Ma quanto più tempo passava, tanto più chiaramente egli scorgeva che, per quanto ora questa posizione gli paresse naturale, non gli avrebbero consentito di permanervi. […] Sentiva che tutti guardavano a lui con interrogativo stupore, che non lo capivano e che si aspettavano qualcosa da lui.
Sotto l’influsso nefasto della contessa Lidija Ivanovna, Karenin non solo abbandona l’idea del perdono, ma intraprende anche una serie di azioni per ostacolare la felicità di Anna, una per tutte impedendole di vedere il figlio.
Le tensioni di una vita ai margini della società porteranno Anna a compiere il gesto finale del suicidio.
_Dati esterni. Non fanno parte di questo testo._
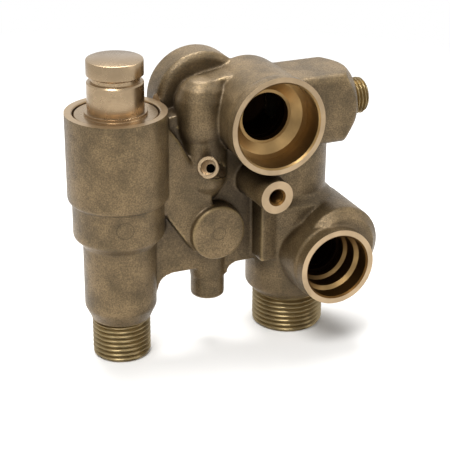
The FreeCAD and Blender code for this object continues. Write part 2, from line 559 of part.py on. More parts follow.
def make_lower_guide():
    """Three-legged guide pressed into the lower seat."""
    parts = [turned("guide_rim_ring", [
        ("seat_bore_rad - guide_rim", "guide_foot"), ("seat_bore_rad", "guide_foot"),
        ("seat_bore_rad", "guide_foot + guide_len"),
        ("seat_bore_rad - guide_rim", "guide_foot + guide_len")])]
    parts.append(rod("guide_hub", "guide_hub_rad", "guide_len", UPRIGHT, ("0", "0", "guide_foot")))
    for number in range(3):
        leg = doc.addObject("Part::Box", f"guide_leg_{number + 1}")
        bind(leg, Length="seat_bore_rad - guide_rim / 2", Width="guide_leg", Height="guide_len")
        turn = Rotation(Vector(0, 0, 1), 120 * number)
        side = turn.multVec(Vector(0, -0.5, 0))
        place(leg, turn, (f"{side.x:.4f} * guide_leg", f"{side.y:.4f} * guide_leg", "guide_foot"))
        parts.append(leg)
    bore = rod("guide_bore", "stem_rad + run_gap", "guide_len + 2 * over", UPRIGHT,
               ("0", "0", "guide_foot - over"))
    return cut("lower_guide", joined("guide_blank", parts), bore)


# Heights of the spool's stack, from the closed lower seat upwards
DISC_FOOT = "seat_shelf + seat_ring_len + lip_len + seat_gap"
PLATE_FOOT = f"{DISC_FOOT} + disc_len"
UPPER_DISC_TOP = "upper_seat_foot - lip_len - seat_gap - travel"
UPPER_DISC_FOOT = f"{UPPER_DISC_TOP} - disc_len"
SPRING_CLIP = "spring_foot - washer_len - clip_len"


def make_stem():
    """Turned stem with a collar over the upper disc and three clip grooves."""
    corners = [("0", "stem_foot"), ("stem_rad - stem_edge", "stem_foot"),
               ("stem_rad", "stem_foot + stem_edge")]
    for foot in (f"{DISC_FOOT} - clip_len", None, SPRING_CLIP, "magnet_foot + magnet_len"):
        if foot is None:
            corners += [("stem_rad", UPPER_DISC_TOP), ("collar_rad", UPPER_DISC_TOP),
                        ("collar_rad", f"{UPPER_DISC_TOP} + collar_len"),
                        ("stem_rad", f"{UPPER_DISC_TOP} + collar_len")]
            continue
        corners += [("stem_rad", foot), ("stem_rad - clip_neck", foot),
                    ("stem_rad - clip_neck", f"{foot} + clip_len"),
                    ("stem_rad", f"{foot} + clip_len")]
    corners += [("stem_rad", "stem_top - stem_edge"), ("stem_rad - stem_edge", "stem_top"),
                ("0", "stem_top")]
    return turned("stem", corners)


def washer_on_stem(name, outer, foot, tall, edge="plate_edge"):
    """A turned ring on the stem with eased outer edges."""
    return turned(name, [
        ("stem_rad", foot), (f"{outer} - {edge}", foot), (outer, f"{foot} + {edge}"),
        (outer, f"{foot} + {tall} - {edge}"), (f"{outer} - {edge}", f"{foot} + {tall}"),
        ("stem_rad", f"{foot} + {tall}")])


def make_spool():
    """Rubber discs, their backing plates and the sleeve between them."""
    return [
        washer_on_stem("lower_disc", "disc_rad", DISC_FOOT, "disc_len", "disc_edge"),
        washer_on_stem("lower_disc_plate", "plate_rad", PLATE_FOOT, "plate_len"),
        turned("spacer_sleeve", [
            ("stem_rad", f"{PLATE_FOOT} + plate_len"), ("sleeve_rad", f"{PLATE_FOOT} + plate_len"),
            ("sleeve_rad", f"{UPPER_DISC_FOOT} - plate_len"),
            ("stem_rad", f"{UPPER_DISC_FOOT} - plate_len")]),
        washer_on_stem("upper_disc_plate", "plate_rad", f"{UPPER_DISC_FOOT} - plate_len",
                       "plate_len"),
        washer_on_stem("upper_disc", "disc_rad", UPPER_DISC_FOOT, "disc_len", "disc_edge")]


def make_stem_clips():
    """Three E-clips in the stem's grooves, as one group of separate solids."""
    clips = []
    levels = (f"{DISC_FOOT} - clip_len", SPRING_CLIP, "magnet_foot + magnet_len")
    for number, foot in enumerate(levels, start=1):
        ring = turned(f"clip_blank_{number}", [
            ("stem_rad - clip_neck", foot), ("clip_ring_rad", foot),
            ("clip_ring_rad", f"{foot} + clip_len"), ("stem_rad - clip_neck", f"{foot} + clip_len")])
        mouth = block(f"clip_opening_{number}", ("2 * clip_ring_rad", "clip_mouth", "2 * clip_len"),
                      ("0", "-clip_mouth / 2", f"{foot} - clip_len / 2"))
        clips.append(cut(f"clip_{number}", ring, mouth))
    group = doc.addObject("Part::Compound", "stem_clips")
    group.Links = clips
    return group


def make_spring_seat():
    """Cupped washer that carries the spring on the stem."""
    return turned("spring_seat", [
        ("stem_rad", "spring_foot - washer_len"), ("washer_rad", "spring_foot - washer_len"),
        ("washer_rad", "spring_foot"), ("spring_rad - spring_wire - spring_play", "spring_foot"),
        ("spring_rad - spring_wire - spring_play", "spring_foot + washer_rise"),
        ("stem_rad", "spring_foot + washer_rise")])


def make_spring():
    """Return spring: an open coil between two closed end turns."""
    top = "neck_top - neck_wall"
    coil = doc.addObject("Part::Helix", "spring_path")
    bind(coil, Radius="spring_rad", Height=f"{top} - spring_foot - 2 * spring_wire",
         Pitch=f"({top} - spring_foot - 2 * spring_wire) / spring_turns")
    place(coil, UPRIGHT, ("0", "0", "spring_foot + spring_wire"))
    doc.recompute()
    wire = doc.addObject("Part::Circle", "spring_section")
    bind(wire, Radius="spring_wire")
    wire.Placement = Placement(Vector(), Rotation(Vector(1, 0, 0), 90))
    for axis, text in zip("xyz", ("spring_rad", "0", "spring_foot + spring_wire")):
        wire.setExpression(f"Placement.Base.{axis}", bound(text))
    sweep = doc.addObject("Part::Sweep", "spring_coil")
    sweep.Sections = [wire]
    sweep.Spine = (coil, [])
    sweep.Solid = True
    sweep.Frenet = True
    ends = []
    for name, level in (("lower", "spring_foot + spring_wire"), ("upper", f"{top} - spring_wire")):
        ring = doc.addObject("Part::Torus", f"spring_{name}_turn")
        bind(ring, Radius1="spring_rad", Radius2="spring_wire - spring_ease")
        ends.append(place(ring, UPRIGHT, ("0", "0", level)))
    return joined("return_spring", [sweep, *ends])


def make_magnet():
    """Ring magnet that the sensor on the neck reads."""
    return washer_on_stem("magnet", "magnet_rad", "magnet_foot", "magnet_len", "magnet_edge")


def make_nipple():
    """Turned sensing nipple pressed into the duct."""
    tube = nipple_rod("nipple_tube", "nipple_rad", "nipple_step", "nipple_len + nipple_root")
    collar = nipple_rod("nipple_collar", "nipple_collar_rad", "0", "nipple_collar_len")
    bore = nipple_rod("nipple_bore", "nipple_bore_rad", "-over",
                      "nipple_len + nipple_root + over")
    mouth = nipple_rod("nipple_mouth", "nipple_mouth_rad", "-over", "nipple_mouth_len")
    return cut("sensing_nipple", joined("nipple_blank", [tube, collar]),
               joined("nipple_hollow", [bore, mouth]))


pieces = [
    make_valve_body(), make_gland(),
    make_ring_seal("gland_o_ring", "gland_bore_rad - 2 * seal_wire", "gland_bore_rad",
                   "gland_seal_z"),
    make_guide_bush(), *make_seats(),
    make_ring_seal("lower_seat_o_ring", "cage_bore_rad - 2 * seat_wire", "cage_bore_rad",
                   "seat_shelf + seat_ring_len / 2"),
    make_ring_seal("upper_seat_o_ring", "cage_bore_rad - 2 * seat_wire", "cage_bore_rad",
                   "upper_seat_foot + upper_seat_len / 2"),
    make_cage(), make_snap_ring(), make_lower_guide(), make_stem(), *make_spool(),
    make_stem_clips(), make_spring_seat(), make_spring(), make_magnet(), make_nipple()]
doc.recompute()

for item in doc.Objects:
    if {"Invalid", "Error"} & set(item.State):
        raise RuntimeError(f"{item.Label} failed: {item.State}")
for piece in pieces:
    if piece.Shape.isNull() or not piece.Shape.isValid():
        raise RuntimeError(f"{piece.Label} has no valid shape")

os.makedirs("parts", exist_ok=True)
for piece in pieces:
    piece.Shape.exportStep(f"parts/{piece.Label}.step")
    print(f"{piece.Label}: {len(piece.Shape.Solids)} solid, {piece.Shape.Volume:.0f} mm3")
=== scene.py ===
"""Diverter valve: the dressed model of a brass boiler valve, laid out as an add-on."""

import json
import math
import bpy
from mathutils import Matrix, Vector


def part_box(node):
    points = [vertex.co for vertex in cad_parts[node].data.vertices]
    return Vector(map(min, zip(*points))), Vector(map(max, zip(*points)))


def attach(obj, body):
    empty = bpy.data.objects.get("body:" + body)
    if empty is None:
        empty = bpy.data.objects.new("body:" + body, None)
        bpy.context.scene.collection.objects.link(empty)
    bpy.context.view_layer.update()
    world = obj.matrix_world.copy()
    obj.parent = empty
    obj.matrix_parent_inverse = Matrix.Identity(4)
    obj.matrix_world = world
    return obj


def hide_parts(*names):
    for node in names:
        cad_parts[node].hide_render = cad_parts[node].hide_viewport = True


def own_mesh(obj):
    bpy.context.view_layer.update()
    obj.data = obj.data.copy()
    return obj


bl_info = {
    "name": "Diverter Valve",
    "version": (1, 0, 0),
    "blender": (4, 5, 0),
    "location": "3D View > Sidebar > Valve",
    "description": "Builds a cast brass diverter valve around its construction model",
    "category": "Add Mesh",
}

from collections import namedtuple

import bmesh
import bpy
from mathutils import Matrix, Vector

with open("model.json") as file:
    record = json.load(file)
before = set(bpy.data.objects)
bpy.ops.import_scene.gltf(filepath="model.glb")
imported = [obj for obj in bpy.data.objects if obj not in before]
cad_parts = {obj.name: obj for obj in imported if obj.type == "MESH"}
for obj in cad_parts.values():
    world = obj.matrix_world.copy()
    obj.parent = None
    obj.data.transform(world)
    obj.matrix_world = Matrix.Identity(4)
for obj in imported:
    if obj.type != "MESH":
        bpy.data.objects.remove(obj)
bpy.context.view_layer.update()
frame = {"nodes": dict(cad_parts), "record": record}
MOUNTS = {mount["name"]: mount for mount in frame["record"]["mounts"]}
MM = 0.001
FULL_TURN = 2 * math.pi

UP = Matrix()
BACKWARD = Matrix.Rotation(math.radians(-90), 4, "X")   # local Z along +Y, into the front ports
FORWARD = Matrix.Rotation(math.radians(90), 4, "X")     # local Z along -Y, into the rear port
RIGHTWARD = Matrix.Rotation(math.radians(90), 4, "Y")   # local Z along +X
LEFTWARD = RIGHTWARD @ Matrix.Rotation(math.pi, 4, "X")  # local Z along -X

# Sizes of the construction model that its record doesn't give, in millimetres
UPPER_FACE, LOWER_FACE, REAR_FACE = 25, 30, 14.5
HEAD_RADIUS, GLAND_LENGTH, GLAND_BORE = 17.54, 9.2, 15.04
BRANCH_END, STUB_LENGTH = 83.5, 7.95
BOSS_X, BOSS_Z = 33.75, 45.2
DUCT_X, DUCT_Y = 30.4, -2.6

# A wave texture of scale 1 repeats at this distance
WAVE_PERIOD = 0.314

# Material slots of the cutting tool after faced brass, which is its slot 0; on the casting each
# is one slot later, because the cast skin comes first
BORED, OXIDE_AND_SHADE, STAIN_AND_SHADE = 1, 2, 3

# A machined place: the spot on its face and the turn that lays Z into it, the radius that is
# faced, the radius of its rim, the socket's profile, the finishes along it and the length of
# the cast way beyond it
Port = namedtuple("Port", "spot turn facing rim socket finishes way")


def size(name, description, mm):
    """A length setting of the scene."""
    return bpy.props.FloatProperty(
        name=name, description=description, default=mm * MM, unit="LENGTH", precision=5)


def colour(name, description, code):
    """An sRGB hex colour setting of the scene."""
    return bpy.props.StringProperty(name=name, description=description, default=code)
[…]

E mentre, da lettori, contempliamo con la folla attonita il cadavere della donna gettatasi sotto il treno, non possiamo fare a meno di chiederci se avrebbe potuto andare diversamente.
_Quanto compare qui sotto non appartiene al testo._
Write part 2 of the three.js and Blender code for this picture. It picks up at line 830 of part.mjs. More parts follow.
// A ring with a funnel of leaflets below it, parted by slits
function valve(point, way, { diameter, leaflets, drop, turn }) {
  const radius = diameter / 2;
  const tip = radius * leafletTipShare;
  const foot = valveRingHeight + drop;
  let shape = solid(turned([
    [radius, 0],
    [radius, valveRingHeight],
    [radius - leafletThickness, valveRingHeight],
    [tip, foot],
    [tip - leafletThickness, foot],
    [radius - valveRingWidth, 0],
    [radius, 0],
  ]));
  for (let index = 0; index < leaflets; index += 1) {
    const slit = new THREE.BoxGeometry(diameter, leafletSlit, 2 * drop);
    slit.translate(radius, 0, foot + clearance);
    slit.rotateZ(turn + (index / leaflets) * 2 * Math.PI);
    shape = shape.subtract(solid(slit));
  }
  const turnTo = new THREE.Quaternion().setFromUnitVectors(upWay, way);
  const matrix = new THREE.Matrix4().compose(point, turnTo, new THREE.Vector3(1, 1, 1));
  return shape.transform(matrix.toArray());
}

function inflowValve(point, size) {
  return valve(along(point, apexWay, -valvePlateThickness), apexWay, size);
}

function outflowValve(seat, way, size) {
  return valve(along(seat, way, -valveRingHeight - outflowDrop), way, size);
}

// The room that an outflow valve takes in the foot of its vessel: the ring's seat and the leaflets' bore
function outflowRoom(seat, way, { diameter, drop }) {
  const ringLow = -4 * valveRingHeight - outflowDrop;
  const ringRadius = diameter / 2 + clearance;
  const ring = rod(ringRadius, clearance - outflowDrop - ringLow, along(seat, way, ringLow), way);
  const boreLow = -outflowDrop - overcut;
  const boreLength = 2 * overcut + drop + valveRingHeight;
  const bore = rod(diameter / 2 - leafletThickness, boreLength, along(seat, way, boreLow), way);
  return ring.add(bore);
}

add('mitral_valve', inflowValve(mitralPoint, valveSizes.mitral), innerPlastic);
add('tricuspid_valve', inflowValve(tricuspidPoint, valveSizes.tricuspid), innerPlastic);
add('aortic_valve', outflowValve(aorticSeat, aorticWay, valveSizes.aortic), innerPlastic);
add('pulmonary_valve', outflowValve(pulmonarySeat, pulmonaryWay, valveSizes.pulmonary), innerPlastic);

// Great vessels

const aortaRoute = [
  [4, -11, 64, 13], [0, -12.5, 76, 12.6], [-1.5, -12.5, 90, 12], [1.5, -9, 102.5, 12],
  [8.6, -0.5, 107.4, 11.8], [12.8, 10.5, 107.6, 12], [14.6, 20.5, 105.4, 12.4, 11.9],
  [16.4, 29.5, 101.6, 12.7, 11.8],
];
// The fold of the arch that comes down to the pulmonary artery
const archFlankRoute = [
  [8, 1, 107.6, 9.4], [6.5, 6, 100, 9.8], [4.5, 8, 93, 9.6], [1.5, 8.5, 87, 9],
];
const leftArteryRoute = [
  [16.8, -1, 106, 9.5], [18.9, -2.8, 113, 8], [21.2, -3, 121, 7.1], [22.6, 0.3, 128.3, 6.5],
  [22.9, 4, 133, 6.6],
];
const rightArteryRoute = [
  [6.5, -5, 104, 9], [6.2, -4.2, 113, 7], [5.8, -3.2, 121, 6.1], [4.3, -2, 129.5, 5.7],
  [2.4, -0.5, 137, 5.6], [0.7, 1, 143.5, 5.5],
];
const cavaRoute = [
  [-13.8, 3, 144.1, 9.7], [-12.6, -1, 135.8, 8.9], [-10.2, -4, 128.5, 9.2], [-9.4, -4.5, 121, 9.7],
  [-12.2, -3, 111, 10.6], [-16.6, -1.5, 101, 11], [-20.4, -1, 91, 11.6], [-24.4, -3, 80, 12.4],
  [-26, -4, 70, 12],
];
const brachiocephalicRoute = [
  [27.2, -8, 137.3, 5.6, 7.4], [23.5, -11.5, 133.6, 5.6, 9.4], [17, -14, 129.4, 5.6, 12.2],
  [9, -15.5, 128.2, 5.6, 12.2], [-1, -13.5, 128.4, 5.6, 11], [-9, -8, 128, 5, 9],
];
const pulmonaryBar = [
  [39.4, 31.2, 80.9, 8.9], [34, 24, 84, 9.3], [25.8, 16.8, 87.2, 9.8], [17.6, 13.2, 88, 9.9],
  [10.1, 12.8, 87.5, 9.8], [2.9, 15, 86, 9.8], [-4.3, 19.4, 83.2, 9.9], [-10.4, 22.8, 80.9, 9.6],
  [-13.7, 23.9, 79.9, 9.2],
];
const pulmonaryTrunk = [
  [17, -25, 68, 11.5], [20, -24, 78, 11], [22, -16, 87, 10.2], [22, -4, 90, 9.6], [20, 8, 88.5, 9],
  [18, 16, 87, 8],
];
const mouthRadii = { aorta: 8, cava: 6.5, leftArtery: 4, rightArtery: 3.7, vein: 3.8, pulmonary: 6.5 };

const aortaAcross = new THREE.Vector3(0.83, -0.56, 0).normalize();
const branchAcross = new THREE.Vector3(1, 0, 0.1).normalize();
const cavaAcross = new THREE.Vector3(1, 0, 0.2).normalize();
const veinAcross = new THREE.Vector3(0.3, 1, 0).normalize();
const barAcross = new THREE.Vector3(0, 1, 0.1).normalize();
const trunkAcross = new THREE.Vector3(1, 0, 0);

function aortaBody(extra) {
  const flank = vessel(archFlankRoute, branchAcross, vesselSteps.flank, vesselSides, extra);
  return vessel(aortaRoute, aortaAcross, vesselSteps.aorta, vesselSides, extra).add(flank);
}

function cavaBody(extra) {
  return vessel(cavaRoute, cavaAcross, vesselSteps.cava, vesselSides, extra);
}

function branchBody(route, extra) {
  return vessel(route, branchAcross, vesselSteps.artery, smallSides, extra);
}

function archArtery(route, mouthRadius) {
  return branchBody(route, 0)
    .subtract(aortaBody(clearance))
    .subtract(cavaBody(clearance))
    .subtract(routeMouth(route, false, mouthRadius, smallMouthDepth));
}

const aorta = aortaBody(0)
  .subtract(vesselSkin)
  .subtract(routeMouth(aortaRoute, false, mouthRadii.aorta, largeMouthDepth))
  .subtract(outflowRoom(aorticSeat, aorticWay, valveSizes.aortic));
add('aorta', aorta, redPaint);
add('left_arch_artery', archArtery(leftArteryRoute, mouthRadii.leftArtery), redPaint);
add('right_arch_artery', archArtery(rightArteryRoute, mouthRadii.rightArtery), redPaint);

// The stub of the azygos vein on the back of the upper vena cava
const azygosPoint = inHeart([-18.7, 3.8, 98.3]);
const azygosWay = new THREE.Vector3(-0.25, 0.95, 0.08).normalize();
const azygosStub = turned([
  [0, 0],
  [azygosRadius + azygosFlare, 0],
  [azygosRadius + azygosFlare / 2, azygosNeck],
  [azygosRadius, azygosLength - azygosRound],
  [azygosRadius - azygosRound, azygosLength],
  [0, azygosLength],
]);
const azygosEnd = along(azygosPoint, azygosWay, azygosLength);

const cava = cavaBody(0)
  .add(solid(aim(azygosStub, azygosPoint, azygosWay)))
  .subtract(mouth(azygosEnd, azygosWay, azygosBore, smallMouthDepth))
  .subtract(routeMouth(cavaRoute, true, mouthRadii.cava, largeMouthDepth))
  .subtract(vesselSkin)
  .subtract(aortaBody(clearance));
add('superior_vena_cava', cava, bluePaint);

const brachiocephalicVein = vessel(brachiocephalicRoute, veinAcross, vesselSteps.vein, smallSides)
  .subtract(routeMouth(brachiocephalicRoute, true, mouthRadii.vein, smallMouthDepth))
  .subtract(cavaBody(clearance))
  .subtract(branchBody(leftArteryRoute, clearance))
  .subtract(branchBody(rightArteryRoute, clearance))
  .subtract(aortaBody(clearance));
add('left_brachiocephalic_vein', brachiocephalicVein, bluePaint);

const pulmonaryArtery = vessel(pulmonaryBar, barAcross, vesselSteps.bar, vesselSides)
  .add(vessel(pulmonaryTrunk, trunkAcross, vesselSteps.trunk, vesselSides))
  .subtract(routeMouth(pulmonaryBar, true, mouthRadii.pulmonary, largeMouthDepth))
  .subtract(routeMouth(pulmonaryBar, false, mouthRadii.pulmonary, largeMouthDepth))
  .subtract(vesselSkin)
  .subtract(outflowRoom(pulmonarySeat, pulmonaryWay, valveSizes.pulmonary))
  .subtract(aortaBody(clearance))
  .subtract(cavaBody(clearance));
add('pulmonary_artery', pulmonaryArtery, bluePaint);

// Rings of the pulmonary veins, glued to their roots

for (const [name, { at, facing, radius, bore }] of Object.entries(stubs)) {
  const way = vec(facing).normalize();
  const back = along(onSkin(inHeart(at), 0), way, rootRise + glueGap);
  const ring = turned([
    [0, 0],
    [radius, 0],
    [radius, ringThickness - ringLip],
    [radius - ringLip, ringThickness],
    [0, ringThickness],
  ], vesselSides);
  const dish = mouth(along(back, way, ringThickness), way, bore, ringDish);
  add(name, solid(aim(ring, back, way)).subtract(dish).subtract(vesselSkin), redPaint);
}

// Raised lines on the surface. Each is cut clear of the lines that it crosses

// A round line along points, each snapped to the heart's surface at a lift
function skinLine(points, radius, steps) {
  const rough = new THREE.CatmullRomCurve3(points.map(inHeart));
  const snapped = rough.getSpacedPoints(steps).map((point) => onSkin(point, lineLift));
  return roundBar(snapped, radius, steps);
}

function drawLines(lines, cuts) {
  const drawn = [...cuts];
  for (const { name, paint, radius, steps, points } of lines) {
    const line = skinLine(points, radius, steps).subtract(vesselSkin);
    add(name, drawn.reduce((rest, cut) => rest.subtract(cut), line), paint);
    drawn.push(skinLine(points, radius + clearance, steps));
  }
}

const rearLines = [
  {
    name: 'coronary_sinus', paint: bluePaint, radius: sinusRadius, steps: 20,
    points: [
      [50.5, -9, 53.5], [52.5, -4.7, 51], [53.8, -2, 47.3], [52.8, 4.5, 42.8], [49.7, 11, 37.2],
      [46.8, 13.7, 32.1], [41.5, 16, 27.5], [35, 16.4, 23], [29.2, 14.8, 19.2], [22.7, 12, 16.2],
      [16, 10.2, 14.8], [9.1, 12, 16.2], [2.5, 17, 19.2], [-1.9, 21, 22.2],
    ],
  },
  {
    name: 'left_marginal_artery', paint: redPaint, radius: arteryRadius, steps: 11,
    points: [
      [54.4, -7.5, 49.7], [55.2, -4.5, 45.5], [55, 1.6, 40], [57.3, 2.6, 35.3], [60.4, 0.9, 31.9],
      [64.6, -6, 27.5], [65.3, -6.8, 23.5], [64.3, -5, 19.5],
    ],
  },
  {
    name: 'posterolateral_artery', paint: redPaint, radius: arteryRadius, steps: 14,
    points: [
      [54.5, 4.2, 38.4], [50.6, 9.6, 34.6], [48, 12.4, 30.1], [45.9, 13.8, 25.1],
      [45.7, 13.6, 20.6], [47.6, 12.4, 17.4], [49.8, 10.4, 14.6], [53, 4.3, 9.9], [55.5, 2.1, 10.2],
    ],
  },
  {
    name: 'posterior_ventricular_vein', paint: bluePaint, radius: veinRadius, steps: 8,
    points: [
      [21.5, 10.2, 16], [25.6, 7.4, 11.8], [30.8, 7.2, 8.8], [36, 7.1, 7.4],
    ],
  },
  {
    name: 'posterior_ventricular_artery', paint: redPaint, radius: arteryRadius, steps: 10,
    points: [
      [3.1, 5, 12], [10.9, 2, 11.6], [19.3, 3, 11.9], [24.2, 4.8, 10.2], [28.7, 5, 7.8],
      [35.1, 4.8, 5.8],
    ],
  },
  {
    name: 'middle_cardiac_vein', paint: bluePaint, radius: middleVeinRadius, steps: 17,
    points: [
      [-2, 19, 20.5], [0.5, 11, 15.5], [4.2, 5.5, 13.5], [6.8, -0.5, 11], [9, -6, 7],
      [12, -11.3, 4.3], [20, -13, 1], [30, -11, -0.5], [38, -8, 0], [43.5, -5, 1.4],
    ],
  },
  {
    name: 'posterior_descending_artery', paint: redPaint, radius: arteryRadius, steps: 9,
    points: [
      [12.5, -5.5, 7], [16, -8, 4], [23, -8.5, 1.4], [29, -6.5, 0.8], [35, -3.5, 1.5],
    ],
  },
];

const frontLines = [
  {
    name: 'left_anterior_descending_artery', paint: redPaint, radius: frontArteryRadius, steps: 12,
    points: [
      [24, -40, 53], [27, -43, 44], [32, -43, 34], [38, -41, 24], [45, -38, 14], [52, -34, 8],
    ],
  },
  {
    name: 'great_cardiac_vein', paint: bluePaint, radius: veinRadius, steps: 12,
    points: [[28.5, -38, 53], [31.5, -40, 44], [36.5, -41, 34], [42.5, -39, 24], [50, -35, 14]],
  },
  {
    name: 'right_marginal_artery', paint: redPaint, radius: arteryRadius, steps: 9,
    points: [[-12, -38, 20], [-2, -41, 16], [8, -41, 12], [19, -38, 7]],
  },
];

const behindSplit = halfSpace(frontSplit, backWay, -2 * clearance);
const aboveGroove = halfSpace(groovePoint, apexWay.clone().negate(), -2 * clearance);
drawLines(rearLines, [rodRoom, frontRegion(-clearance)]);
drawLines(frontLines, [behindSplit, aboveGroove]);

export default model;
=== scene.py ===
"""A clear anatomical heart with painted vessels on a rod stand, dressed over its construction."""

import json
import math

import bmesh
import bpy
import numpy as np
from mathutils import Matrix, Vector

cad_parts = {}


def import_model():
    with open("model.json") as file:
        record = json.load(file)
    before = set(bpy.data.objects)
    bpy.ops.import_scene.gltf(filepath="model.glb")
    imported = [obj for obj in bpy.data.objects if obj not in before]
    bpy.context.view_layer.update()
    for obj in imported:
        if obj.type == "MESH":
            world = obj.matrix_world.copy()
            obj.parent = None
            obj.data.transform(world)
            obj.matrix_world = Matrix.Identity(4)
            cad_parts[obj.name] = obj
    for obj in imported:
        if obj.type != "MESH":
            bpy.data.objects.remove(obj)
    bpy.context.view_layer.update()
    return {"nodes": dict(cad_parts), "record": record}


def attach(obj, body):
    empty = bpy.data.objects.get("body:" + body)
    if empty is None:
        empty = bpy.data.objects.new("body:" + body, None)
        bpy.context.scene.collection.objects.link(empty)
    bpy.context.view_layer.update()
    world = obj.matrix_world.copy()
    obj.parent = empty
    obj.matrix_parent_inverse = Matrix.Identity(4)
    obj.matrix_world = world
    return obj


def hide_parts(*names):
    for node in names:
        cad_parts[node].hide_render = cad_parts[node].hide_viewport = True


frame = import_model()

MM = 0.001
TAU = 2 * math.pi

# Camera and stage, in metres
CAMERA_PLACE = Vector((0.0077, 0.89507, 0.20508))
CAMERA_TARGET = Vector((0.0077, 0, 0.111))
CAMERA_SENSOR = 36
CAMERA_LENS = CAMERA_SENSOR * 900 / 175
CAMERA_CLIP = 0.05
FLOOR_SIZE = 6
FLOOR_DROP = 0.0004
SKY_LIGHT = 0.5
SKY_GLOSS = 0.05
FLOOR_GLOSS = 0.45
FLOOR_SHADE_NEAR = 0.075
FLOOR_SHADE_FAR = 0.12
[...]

Se quella società tanto disposta a scusare e perdonare Oblonskji fosse stata altrettanto clemente con sua sorella il gioco dell’amore e dell’adulterio forse non sarebbe più stato un gioco a somma negativa. Ma l’inclemenza e l’ottusità nei confronti della moglie adultera, la chiusura di una società che valuta con due pesi e due misure ciò che fanno gli uomini e ciò che fanno le donne ha portato tutti a perdere qualcosa.
Anna ha perso la vita, Karenin ha perso la moglie e la bontà, Vronsij l’amore e Serëza e Anna la madre. Lungi dal salvare le istituzioni di famiglia e matrimonio, l’annullamento della moglie adultera porta inevitabilmente alla disgregazione dei quella società che tenta così disperatamente di conservare.